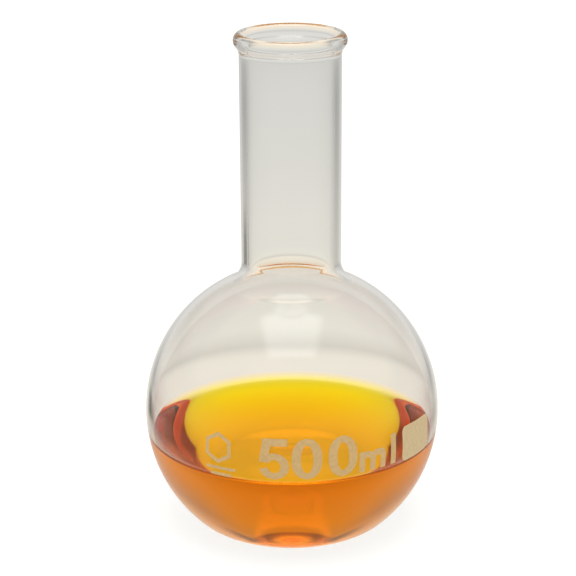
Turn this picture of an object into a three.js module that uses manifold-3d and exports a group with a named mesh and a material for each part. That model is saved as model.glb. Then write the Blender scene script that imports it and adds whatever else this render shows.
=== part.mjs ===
// A 500 ml boiling flask: a blown glass bulb with a long neck, a beaded rim and a flat base to
// stand on. It holds some amber liquid, and its markings are thin pads of enamel fired onto the
// glass. Millimetres, +Z up, origin at the centre of the base, front towards -Y.

import * as THREE from "three";
import { mergeVertices } from "three/addons/utils/BufferGeometryUtils.js";
import Module from "manifold-3d";

const wasm = await Module();
wasm.setup();

// The glass. Radii are outside ones.
const BULB_RADIUS = 52.5;
const BULB_CENTRE_Z = 41.0;
const BULB_WALL = 1.8;
const FOOT_FILLET = 13.0; // where the bulb turns into the base
const FOOT_HOLLOW_RADIUS = 20.0; // inside this the base is hollowed, so the flask stands on a ring
const FOOT_HOLLOW_RISE = 0.8;
const NECK_RADIUS = 17.5;
const NECK_WALL = 2.2;
const SHOULDER_FILLET = 9.0; // where the bulb turns into the neck
const RIM_RADIUS = 19.4;
const RIM_CENTRE_Z = 174.6;
const RIM_HALF_HEIGHT = 2.6;
const RIM_UNDERSIDE_ANGLE = THREE.MathUtils.degToRad(-50); // where the bead meets its fillet

// The liquid.
const LIQUID_LEVEL_Z = 33.0; // the flat part; at the wall the liquid climbs about 2 mm higher
const LIQUID_GAP = 0.3; // between the liquid and the glass

// The enamel markings.
const ENAMEL_GAP = 0.3; // between the glass and the enamel
const ENAMEL_THICKNESS = 0.3;
const BASELINE_Z = 36.4; // the line that the figures and letters stand on
const FIGURE_WIDTH = 10.2;
const FIGURE_HEIGHT = 14.4;
const FIGURE_STROKE = 3.0;
const LETTER_STROKE = 2.1;
const LETTER_M_WIDTH = 10.6;
const LETTER_M_HEIGHT = 7.4;
const LETTER_L_HEIGHT = 11.0;
const PATCH_WIDTH = 16.5;
const PATCH_HEIGHT = 12.8;
const PATCH_CORNER = 2.2;
const PATCH_Z = 35.4;
const HEXAGON_RADIUS = 5.6;
const HEXAGON_STROKE = 1.5;
const BAR_HEIGHT = 1.1;
const BAR_LENGTHS = [11.0, 8.0]; // upper and lower
const LETTER_L_WIDTH = LETTER_STROKE + 0.2;
const BAND_BELOW_BASELINE = 4; // the markings all lie between these two lines
const BAND_ABOVE_BASELINE = 18;
const PRISM_MARGIN = 5; // how far a marking's prism runs out past the glass

// How finely round shapes are faceted.
const SEGMENTS_AROUND = 48;
const BAND_SEGMENTS = 90;
const SAGITTA = 0.1; // the most that a chord of an outline may stand off its arc

const clearGlass = () =>
  new THREE.MeshStandardMaterial({
    color: 0xe4e6e0,
    roughness: 0.03,
    transparent: true,
    opacity: 0.35,
  });
const amberLiquid = () => new THREE.MeshStandardMaterial({ color: 0xf08a10, roughness: 0.05 });
const firedEnamel = () => new THREE.MeshStandardMaterial({ color: 0xd6c49a, roughness: 0.45 });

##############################

What is asked - Restate the whole listing exactly.

Task result -
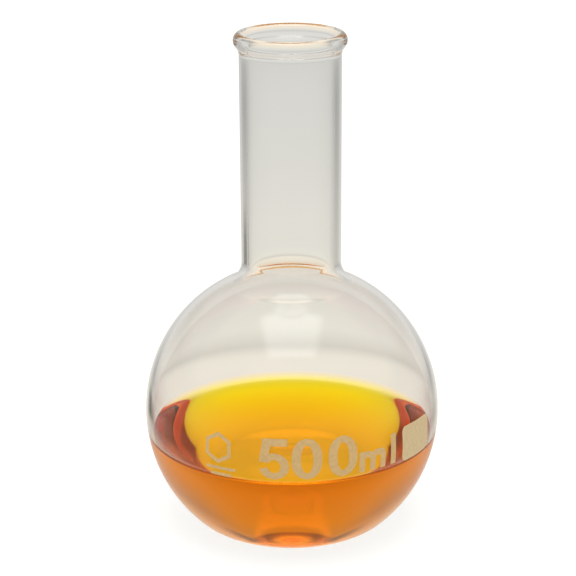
Turn this picture of an object into a three.js module that uses manifold-3d and exports a group with a named mesh and a material for each part. That model is saved as model.glb. Then write the Blender scene script that imports it and adds whatever else this render shows.
=== part.mjs ===
// A 500 ml boiling flask: a blown glass bulb with a long neck, a beaded rim and a flat base to
// stand on. It holds some amber liquid, and its markings are thin pads of enamel fired onto the
// glass. Millimetres, +Z up, origin at the centre of the base, front towards -Y.

import * as THREE from "three";
import { mergeVertices } from "three/addons/utils/BufferGeometryUtils.js";
import Module from "manifold-3d";

const wasm = await Module();
wasm.setup();

// The glass. Radii are outside ones.
const BULB_RADIUS = 52.5;
const BULB_CENTRE_Z = 41.0;
const BULB_WALL = 1.8;
const FOOT_FILLET = 13.0; // where the bulb turns into the base
const FOOT_HOLLOW_RADIUS = 20.0; // inside this the base is hollowed, so the flask stands on a ring
const FOOT_HOLLOW_RISE = 0.8;
const NECK_RADIUS = 17.5;
const NECK_WALL = 2.2;
const SHOULDER_FILLET = 9.0; // where the bulb turns into the neck
const RIM_RADIUS = 19.4;
const RIM_CENTRE_Z = 174.6;
const RIM_HALF_HEIGHT = 2.6;
const RIM_UNDERSIDE_ANGLE = THREE.MathUtils.degToRad(-50); // where the bead meets its fillet

// The liquid.
const LIQUID_LEVEL_Z = 33.0; // the flat part; at the wall the liquid climbs about 2 mm higher
const LIQUID_GAP = 0.3; // between the liquid and the glass

// The enamel markings.
const ENAMEL_GAP = 0.3; // between the glass and the enamel
const ENAMEL_THICKNESS = 0.3;
const BASELINE_Z = 36.4; // the line that the figures and letters stand on
const FIGURE_WIDTH = 10.2;
const FIGURE_HEIGHT = 14.4;
const FIGURE_STROKE = 3.0;
const LETTER_STROKE = 2.1;
const LETTER_M_WIDTH = 10.6;
const LETTER_M_HEIGHT = 7.4;
const LETTER_L_HEIGHT = 11.0;
const PATCH_WIDTH = 16.5;
const PATCH_HEIGHT = 12.8;
const PATCH_CORNER = 2.2;
const PATCH_Z = 35.4;
const HEXAGON_RADIUS = 5.6;
const HEXAGON_STROKE = 1.5;
const BAR_HEIGHT = 1.1;
const BAR_LENGTHS = [11.0, 8.0]; // upper and lower
const LETTER_L_WIDTH = LETTER_STROKE + 0.2;
const BAND_BELOW_BASELINE = 4; // the markings all lie between these two lines
const BAND_ABOVE_BASELINE = 18;
const PRISM_MARGIN = 5; // how far a marking's prism runs out past the glass

// How finely round shapes are faceted.
const SEGMENTS_AROUND = 48;
const BAND_SEGMENTS = 90;
const SAGITTA = 0.1; // the most that a chord of an outline may stand off its arc

const clearGlass = () =>
  new THREE.MeshStandardMaterial({
    color: 0xe4e6e0,
    roughness: 0.03,
    transparent: true,
    opacity: 0.35,
  });
const amberLiquid = () => new THREE.MeshStandardMaterial({ color: 0xf08a10, roughness: 0.05 });
const firedEnamel = () => new THREE.MeshStandardMaterial({ color: 0xd6c49a, roughness: 0.45 });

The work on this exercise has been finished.